* _SET EXERCISE_
How does the data below read from its first line through the line containing "const ABDOMEN_TURN = [15, 14, -22];"? Print those lines exactly.

%%

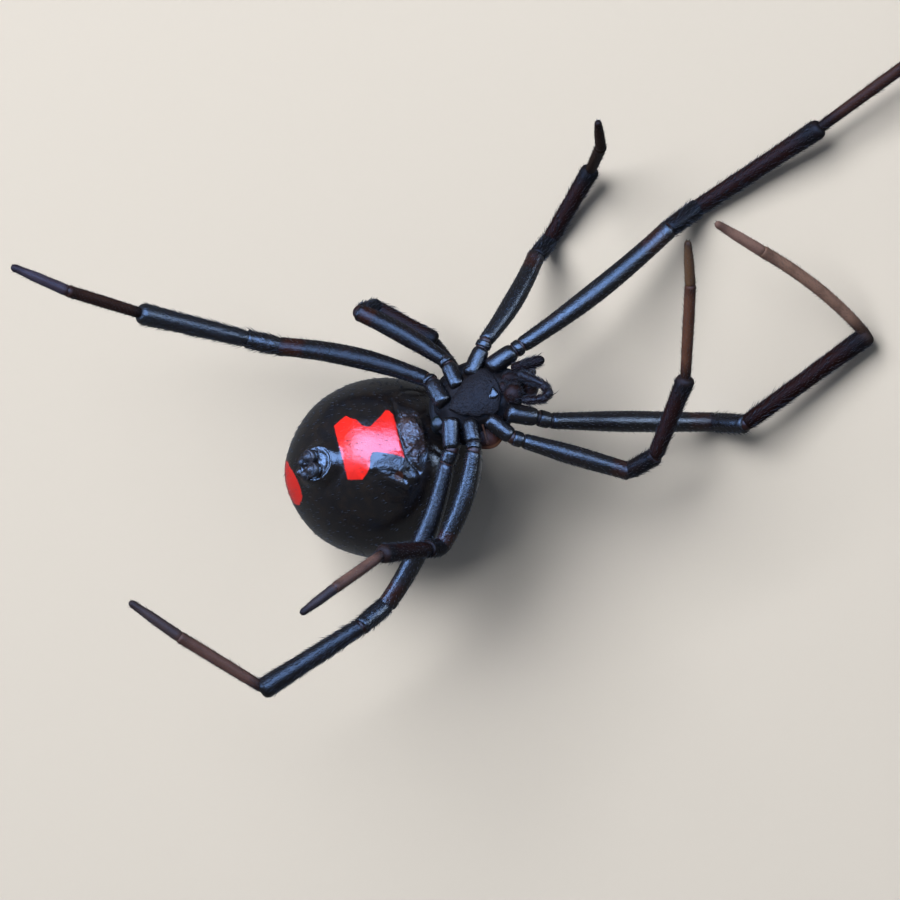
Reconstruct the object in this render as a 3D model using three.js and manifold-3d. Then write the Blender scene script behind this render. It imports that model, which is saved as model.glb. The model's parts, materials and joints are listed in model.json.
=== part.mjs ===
// Black widow spider, an adult female at life size, lying belly up on the floor.
// Millimetres, +Z up. The floor is z = 0, and the origin is the middle of the spider's box there.
// The pose frame has its origin on the floor below the middle of the abdomen, +X towards the head end.
// A body frame has +X to the head, +Y to the spider's right and +Z out of its belly.
import * as THREE from "three";
import { mergeVertices } from "three/addons/utils/BufferGeometryUtils.js";
import Module from "manifold-3d";

// Driving dimensions of the body.
const GAP = 0.2;
const ROOT_GAP = 0.22;
const SOCKET_GAP = 0.26;
const ABDOMEN_HALF_LENGTH = 4.1;
const ABDOMEN_HALF_WIDTH = 3.76;
const ABDOMEN_HALF_HEIGHT = 3.9;
const ABDOMEN_CENTRE_HEIGHT = 3.82;
const ABDOMEN_REAR_FULLNESS = 0.05;
const REAR_POINT = 0.045;
const REAR_POINT_TOWARDS = [-0.985, 0.12, 0.08];
const ABDOMEN_TURN = [15, 14, -22];

const CARAPACE_HALF_LENGTH = 2.06;
const CARAPACE_HALF_WIDTH = 1.78;
const CARAPACE_RISE = 1.1;
const CARAPACE_SKIRT = 0.6;
const CARAPACE_OFFSET = -0.22;
const HEAD_NARROWING = 0.46;
const PIT_PLACE = -0.22;
const PIT_DEPTH = 0.22;
const PROSOMA_CENTRE = [4.43, 3.18, 5.95];
const PROSOMA_TURN = [20, 14, -21];
const STERNUM_TOP = 1.02;
const STERNUM_THICKNESS = 0.5;
const STERNUM_FRONT = 1.0;
const STERNUM_BACK = -1.2;
const STERNUM_HALF_WIDTH = 0.86;
const EYE_RADIUS = 0.1;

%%

* _EXERCISE SOLUTION_
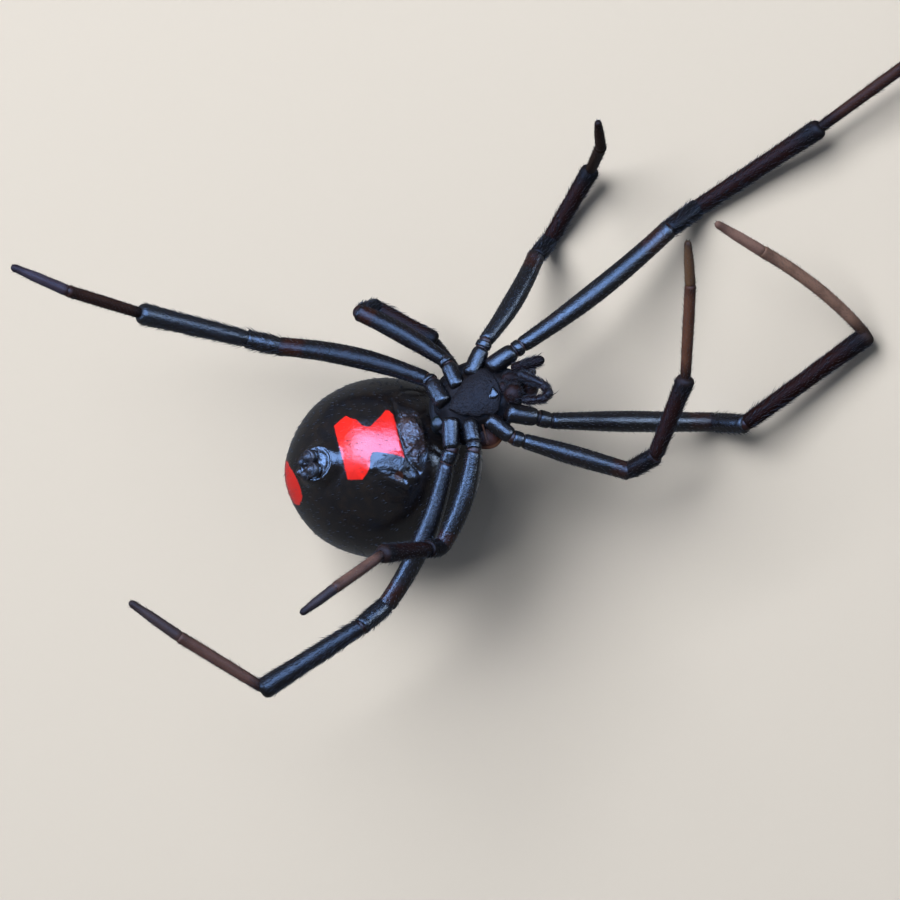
Reconstruct the object in this render as a 3D model using three.js and manifold-3d. Then write the Blender scene script behind this render. It imports that model, which is saved as model.glb. The model's parts, materials and joints are listed in model.json.
=== part.mjs ===
// Black widow spider, an adult female at life size, lying belly up on the floor.
// Millimetres, +Z up. The floor is z = 0, and the origin is the middle of the spider's box there.
// The pose frame has its origin on the floor below the middle of the abdomen, +X towards the head end.
// A body frame has +X to the head, +Y to the spider's right and +Z out of its belly.
import * as THREE from "three";
import { mergeVertices } from "three/addons/utils/BufferGeometryUtils.js";
import Module from "manifold-3d";

// Driving dimensions of the body.
const GAP = 0.2;
const ROOT_GAP = 0.22;
const SOCKET_GAP = 0.26;
const ABDOMEN_HALF_LENGTH = 4.1;
const ABDOMEN_HALF_WIDTH = 3.76;
const ABDOMEN_HALF_HEIGHT = 3.9;
const ABDOMEN_CENTRE_HEIGHT = 3.82;
const ABDOMEN_REAR_FULLNESS = 0.05;
const REAR_POINT = 0.045;
const REAR_POINT_TOWARDS = [-0.985, 0.12, 0.08];
const ABDOMEN_TURN = [15, 14, -22];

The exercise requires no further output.